With an overall indigenous content of 76 per cent, Vikrant has many indigenous equipment and machinery, involving major industrial houses in the country. Bharat Electronics Limited (BEL), Bharat Heavy Electricals Limited (BHEL), Garden Reach Shipbuilders & Engineers Limited (GRSE), Keltron, Kirloskar, Larson & Toubro, Wartsila India etc as well as over 100 Micro, Small and Medium Enterprises (MSME). The indigenisation efforts have also led to the development of ancillary industries, generating employment opportunities and bolstering plough back effect on the economy, both locally and pan-India.
With an overall indigenous content of 76 per cent, Vikrant has many indigenous equipment and machinery, involving major industrial houses in the country
Vikrant has a high degree of automation for machinery operation, ship navigation, and survivability and has been designed to accommodate an assortment of fixed-wing and rotary aircraft. The ship would be capable of operating an air wing consisting of 30 aircraft comprising MiG-29K fighter jets, Kamov-31, MH-60R multi-role helicopters, in addition to indigenously manufactured Advanced Light Helicopters (ALH) and Light Combat Aircraft (LCA) (Navy).

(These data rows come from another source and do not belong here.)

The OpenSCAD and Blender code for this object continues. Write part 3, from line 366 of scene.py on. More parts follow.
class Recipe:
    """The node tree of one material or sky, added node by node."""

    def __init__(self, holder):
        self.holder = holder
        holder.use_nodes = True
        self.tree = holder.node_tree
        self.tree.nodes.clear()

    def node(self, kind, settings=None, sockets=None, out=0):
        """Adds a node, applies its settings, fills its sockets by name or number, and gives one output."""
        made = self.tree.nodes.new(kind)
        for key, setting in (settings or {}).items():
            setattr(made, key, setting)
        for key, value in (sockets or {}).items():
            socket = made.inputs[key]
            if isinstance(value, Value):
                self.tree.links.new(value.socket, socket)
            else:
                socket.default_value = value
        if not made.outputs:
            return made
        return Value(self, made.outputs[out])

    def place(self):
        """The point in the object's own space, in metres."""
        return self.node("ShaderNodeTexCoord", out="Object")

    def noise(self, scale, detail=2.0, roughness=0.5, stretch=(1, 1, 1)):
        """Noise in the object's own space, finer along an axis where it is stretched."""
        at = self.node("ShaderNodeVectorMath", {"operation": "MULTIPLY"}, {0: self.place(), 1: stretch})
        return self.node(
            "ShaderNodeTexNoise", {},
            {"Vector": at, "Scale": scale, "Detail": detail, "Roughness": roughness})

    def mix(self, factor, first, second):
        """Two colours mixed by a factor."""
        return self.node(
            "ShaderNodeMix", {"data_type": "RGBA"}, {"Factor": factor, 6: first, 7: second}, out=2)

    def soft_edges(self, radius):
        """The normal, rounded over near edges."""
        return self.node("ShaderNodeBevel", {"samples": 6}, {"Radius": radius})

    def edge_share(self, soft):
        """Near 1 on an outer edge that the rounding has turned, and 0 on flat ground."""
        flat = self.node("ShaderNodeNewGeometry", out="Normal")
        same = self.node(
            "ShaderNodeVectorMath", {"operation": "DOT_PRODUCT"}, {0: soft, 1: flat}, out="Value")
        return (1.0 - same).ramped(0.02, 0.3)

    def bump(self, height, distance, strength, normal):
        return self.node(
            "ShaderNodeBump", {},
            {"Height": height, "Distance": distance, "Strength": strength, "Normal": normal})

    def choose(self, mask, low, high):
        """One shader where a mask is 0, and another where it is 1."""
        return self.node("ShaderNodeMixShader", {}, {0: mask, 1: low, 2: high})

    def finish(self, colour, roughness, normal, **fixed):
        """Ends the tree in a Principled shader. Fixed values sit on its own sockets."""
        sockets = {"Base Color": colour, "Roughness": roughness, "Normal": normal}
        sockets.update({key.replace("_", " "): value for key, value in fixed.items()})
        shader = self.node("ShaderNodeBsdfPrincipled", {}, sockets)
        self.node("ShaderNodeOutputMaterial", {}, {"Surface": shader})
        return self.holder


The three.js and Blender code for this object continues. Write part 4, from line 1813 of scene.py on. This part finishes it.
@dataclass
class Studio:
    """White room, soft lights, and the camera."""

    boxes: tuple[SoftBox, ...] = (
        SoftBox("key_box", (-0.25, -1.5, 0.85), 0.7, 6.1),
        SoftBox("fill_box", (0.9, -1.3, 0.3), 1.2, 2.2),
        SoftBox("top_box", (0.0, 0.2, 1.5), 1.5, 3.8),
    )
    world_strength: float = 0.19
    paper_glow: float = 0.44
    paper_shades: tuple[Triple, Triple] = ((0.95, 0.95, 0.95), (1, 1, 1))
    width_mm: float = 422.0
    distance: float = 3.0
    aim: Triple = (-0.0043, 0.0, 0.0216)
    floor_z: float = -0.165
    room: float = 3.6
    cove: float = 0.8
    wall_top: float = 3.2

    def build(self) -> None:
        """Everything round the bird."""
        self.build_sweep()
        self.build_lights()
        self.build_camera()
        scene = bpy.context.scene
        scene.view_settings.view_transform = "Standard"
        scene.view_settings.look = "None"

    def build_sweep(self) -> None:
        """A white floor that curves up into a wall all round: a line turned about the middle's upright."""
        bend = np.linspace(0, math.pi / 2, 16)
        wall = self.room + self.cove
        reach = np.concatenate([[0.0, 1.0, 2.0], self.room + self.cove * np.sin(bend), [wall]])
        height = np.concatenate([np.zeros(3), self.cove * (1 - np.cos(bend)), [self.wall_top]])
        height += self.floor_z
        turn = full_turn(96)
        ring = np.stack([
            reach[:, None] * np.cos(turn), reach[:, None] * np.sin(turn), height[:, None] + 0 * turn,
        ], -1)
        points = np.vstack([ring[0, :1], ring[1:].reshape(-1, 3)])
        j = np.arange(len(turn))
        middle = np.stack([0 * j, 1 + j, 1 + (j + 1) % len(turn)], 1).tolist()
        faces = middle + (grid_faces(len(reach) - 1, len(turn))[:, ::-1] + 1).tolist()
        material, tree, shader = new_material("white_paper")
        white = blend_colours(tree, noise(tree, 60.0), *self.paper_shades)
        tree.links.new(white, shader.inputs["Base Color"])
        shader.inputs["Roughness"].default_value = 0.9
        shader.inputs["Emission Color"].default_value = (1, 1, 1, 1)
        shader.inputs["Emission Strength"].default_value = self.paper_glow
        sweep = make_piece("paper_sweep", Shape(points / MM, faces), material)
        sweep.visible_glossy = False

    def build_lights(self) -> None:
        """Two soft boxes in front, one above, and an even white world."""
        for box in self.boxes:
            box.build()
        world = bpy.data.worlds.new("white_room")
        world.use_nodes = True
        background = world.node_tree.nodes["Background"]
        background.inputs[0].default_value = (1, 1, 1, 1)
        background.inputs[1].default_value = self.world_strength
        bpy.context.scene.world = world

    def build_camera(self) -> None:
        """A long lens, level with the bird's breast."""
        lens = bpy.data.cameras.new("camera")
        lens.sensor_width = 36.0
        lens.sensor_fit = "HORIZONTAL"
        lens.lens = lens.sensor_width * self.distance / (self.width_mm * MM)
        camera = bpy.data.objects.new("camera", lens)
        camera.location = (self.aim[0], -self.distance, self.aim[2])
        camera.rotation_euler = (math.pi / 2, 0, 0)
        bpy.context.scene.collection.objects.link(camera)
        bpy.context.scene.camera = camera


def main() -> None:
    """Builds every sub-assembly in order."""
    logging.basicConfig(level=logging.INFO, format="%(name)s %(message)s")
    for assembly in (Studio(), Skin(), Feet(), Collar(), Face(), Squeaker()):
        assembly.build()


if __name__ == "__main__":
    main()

Using a novel aircraft-operation mode known as STOBAR an acronym for Short Take-Off But Arrested Landing, the IAC is equipped with a ski-jump for launching aircraft and a set of ‘arrester wires’ for their recovery onboard.
Several design iterations, including 3D Virtual Reality models and advanced engineering software, were used by the DND in shaping the carrier’s design. CSL had also upgraded their shipbuilding infrastructure and enhanced productivity skills during the ship’s building. A significant spin-off of this is the development and production of indigenous warship-grade steel for the ship through a partnership between the Navy, DRDO and Steel Authority of India (SAIL), which has enabled the country to become self-sufficient in warship steel. Today all the warships in the country are manufactured using indigenous steel.
The indigenisation efforts have also led to the development of ancillary industries, generating employment opportunities and bolstering plough back effect on the Indian economy
Vikrant was delivered to the Indian Navy by CSL following extensive user acceptance trials conducted between August 2021 and July 2022, during which ship’s performance, including hull, main propulsion, PGD, auxiliary equipment, aviation facilities, weapon and sensors, as well as sea keeping and maneuvering capabilities were proved satisfactory per trial protocols and system parameters. Delivery of Vikrant on July 28, 2022, was marked by the signing of acceptance documents on behalf of the Indian Navy by the Commanding Officer Designate of Vikrant, representatives of Naval Headquarters and Warship Overseeing Team (Kochi) and by the Chairman and Managing Director on behalf of Cochin Shipyard Ltd, in the presence of Senior officers of Indian Navy and Cochin Shipyard.
The delivery of Vikrant is the culmination of a long design, build and trials phase, during which both the Indian Navy and CSL had to overcome a multitude of unprecedented technical and logistic challenges, including the COVID-19 pandemic and changed geo-political scenario. The successful delivery of the indigenous carrier, a significant milestone activity and historical event, is testimony to the dedicated efforts of a large number of stakeholders within the Indian Navy, shipyard, industry, Original Equipment Manufacturers (OEM) and MSMEs for over two decades.
Finally, Vikrant is a boost to India’s quest of Atmanirbhar Bharat. More significantly, with Vikrant, India has joined the select group of nations with the capability to develop and design an aircraft carrier indigenously.